Wright contests the use of "enlightenment" as the standard English term for the Zen experience, pointing out that there is no exact equivalent for it in Huang Po and suggesting that it attempts to graft the Zen world onto the European Enlightenment (p. 182). This is far-fetched; "enlightenment" is a fairly straightforward translation of Japanese satori. It is also far-fetched to characterize the claim that Zen perceives "things as they are" as a "rhetorical figure drawn from European rationalism" (p. 182), ultimately deriving from Descartes' use of meditation to purify the mind so as to see clearly and without prejudice. The obvious source of the expression is Sanskrit tathata (thusness, suchness), which D. T. Suzuki associates with the homely Japanese expressions kono-mama and sono-mama, "just as it is." I noticed some slight inaccuracies in Wright's critique of Blofeld.
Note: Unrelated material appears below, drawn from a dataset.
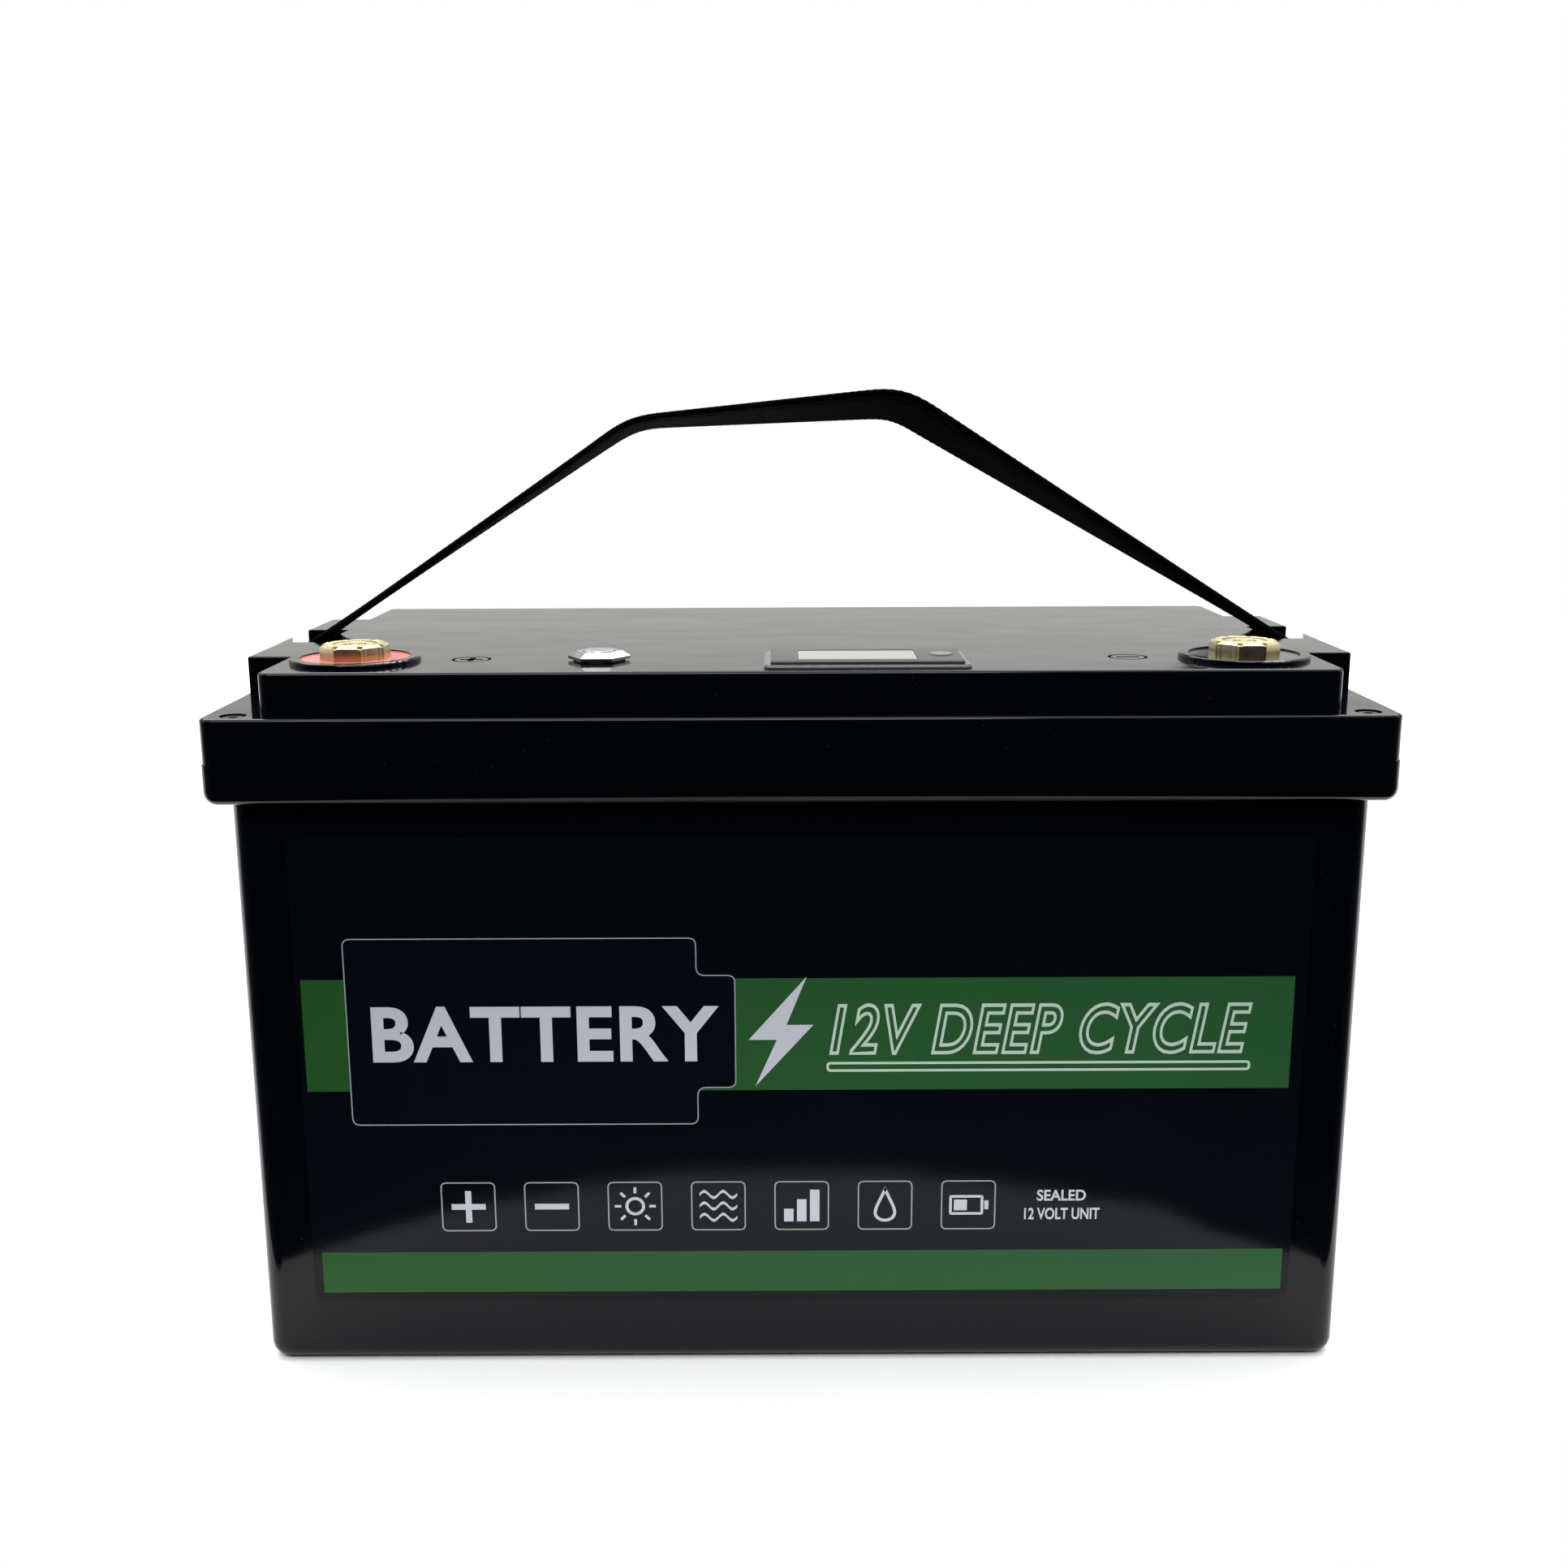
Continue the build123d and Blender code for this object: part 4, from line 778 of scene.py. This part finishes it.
points, widths = webbing(line, tangent, run, twist, STRAP_WIDTH / 2 - PICK_OUT, STRAP_THICKNESS / 2)
rows, columns = points.shape[:2]
strap_faces = [*grid_faces(rows, columns, wrap_columns=True),
               np.arange(columns)[::-1], np.arange(columns) + (rows - 1) * columns]
strap = new_mesh("webbing_strap", points.reshape(-1, 3), strap_faces)
corner_vertex = np.empty(len(strap.data.loops), int)
strap.data.loops.foreach_get("vertex_index", corner_vertex)
uv = np.stack([np.repeat(run, columns) * MM, widths.reshape(-1) * MM], axis=-1)[corner_vertex]
strap.data.uv_layers.new(name="weave").data.foreach_set("uv", uv.ravel())

# %% [markdown]
# Webbing is a twill: fine ribs that lean one way and then the other across the width. The pattern uses
# the band's own measured map, length and width in metres, so it follows the twist and the wraps.

# %% Webbing finish
RIB = 1.15 * MM
weave = Finish("webbing", Specular_IOR_Level=0.006)
place = weave.node("UVMap", {"uv_map": "weave"})
length, width, _ = weave.split(place)
lean = weave.node("Math", {"operation": "PINGPONG"}, {0: width + 0.02, 1: 3.1 * MM})
ribs = weave.node("Math", {"operation": "SINE"}, {0: (length + lean) * (2 * math.pi / RIB)})
threads = weave.node("Math", {"operation": "SINE"}, {0: width * (2 * math.pi / (0.62 * MM))})
fuzz = weave.noise(2400.0, 3.0)
height = ribs * 0.5 + threads * 0.25 + fuzz * 0.35
# the colour follows the weave's height: black yarn with painted shade in the grooves between the ribs
black = weave.mix(weave.clamp(height, -0.5, 0.9), (0.0008, 0.0008, 0.0010, 1.0), (0.0040, 0.0042, 0.0046, 1.0))
weave.paint(black, 0.72 + fuzz * 0.2, height, 0.00018)
strap.data.materials.append(weave.material)
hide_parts("carry_strap", "strap_loop_left", "strap_loop_right")
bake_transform(strap)
print("strap mesh:", rows, "by", columns, "points")

# %% [markdown]
# ## Threads in the terminals
# The CAD bores are plain. A bolt thread is a ridge that climbs its pitch in each turn: the radius is a
# zigzag of the height minus the climb. The sleeve below is such a surface, with rounded crests.

# %% Terminal threads
PITCH = 1.25
THREAD_DEPTH = 0.35
SLEEVE_WALL = 3.39           # radius of the sleeve's outside, just inside the bore
SLEEVE_LENGTH, SLEEVE_DROP = 11.0, 0.9


def thread(name, node):
    """A threaded sleeve inside a terminal's bore: radius = wall - depth * ridge(height - climb)."""
    low, high = corners(node)
    x, y = (low + high)[:2] / 2 / MM
    top, length, wall = high[2] / MM - SLEEVE_DROP, SLEEVE_LENGTH, SLEEVE_WALL
    a = np.linspace(0, 2 * math.pi, 64, endpoint=False)[None, :]
    h = np.linspace(0, length, 133)[:, None]
    phase = (h / PITCH - a / (2 * math.pi)) % 1.0
    ridge = 0.5 + 0.5 * np.cos(2 * math.pi * phase)
    fade = np.clip(np.minimum(h, length - h) / 0.6, 0, 1)
    radius = wall - THREAD_DEPTH * ridge * fade
    inner = np.stack([x + radius * np.cos(a), y + radius * np.sin(a), top - h + 0 * a], axis=-1)
    outer = np.stack([x + wall * np.cos(a) + 0 * h, y + wall * np.sin(a) + 0 * h, top - h + 0 * a], axis=-1)
    outer[..., :2] += 0.004 * np.stack([np.cos(a), np.sin(a)], axis=-1)
    grid = np.concatenate([inner, outer[::-1]]) * MM
    obj = new_mesh(name, grid.reshape(-1, 3), grid_faces(grid.shape[0], 64, True, True))
    obj.data.materials.append(brass.material)
    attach(obj, "root")


for side in ("positive", "negative"):
    thread("thread_" + side, "terminal_" + side)
print("threads cut")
Note 22 on page 186 reads: "The Zen master is thought 'to clothe invisible Reality in the garments of the religion then and there prevailing' (Blofeld, The ZenTeaching of Hui Hai, p. 18)." In fact, in the passage quoted Blofeld says the opposite of this: he speaks of "three alternatives — to remain silent . . . ; to clothe invisible Reality . . . ; or to point the way by systematically demolishing all the categories of thought. . . . It is this last approach which gave rise to . . . Zen." Again, Wright says that Blofeld sees Enlightenment as "an Ultimate Perfection lying beyond the realm of ever-changing forms" (p. 184), but the reference in Blofeld's text is to the object of Pure Land faith.

A mere review is not the place to resolve the issues dealt with in Dale Wright's profoundly attentive study of a classic moment in Zen history. As we continue to struggle with these issues, his book will remain a landmark point of reference.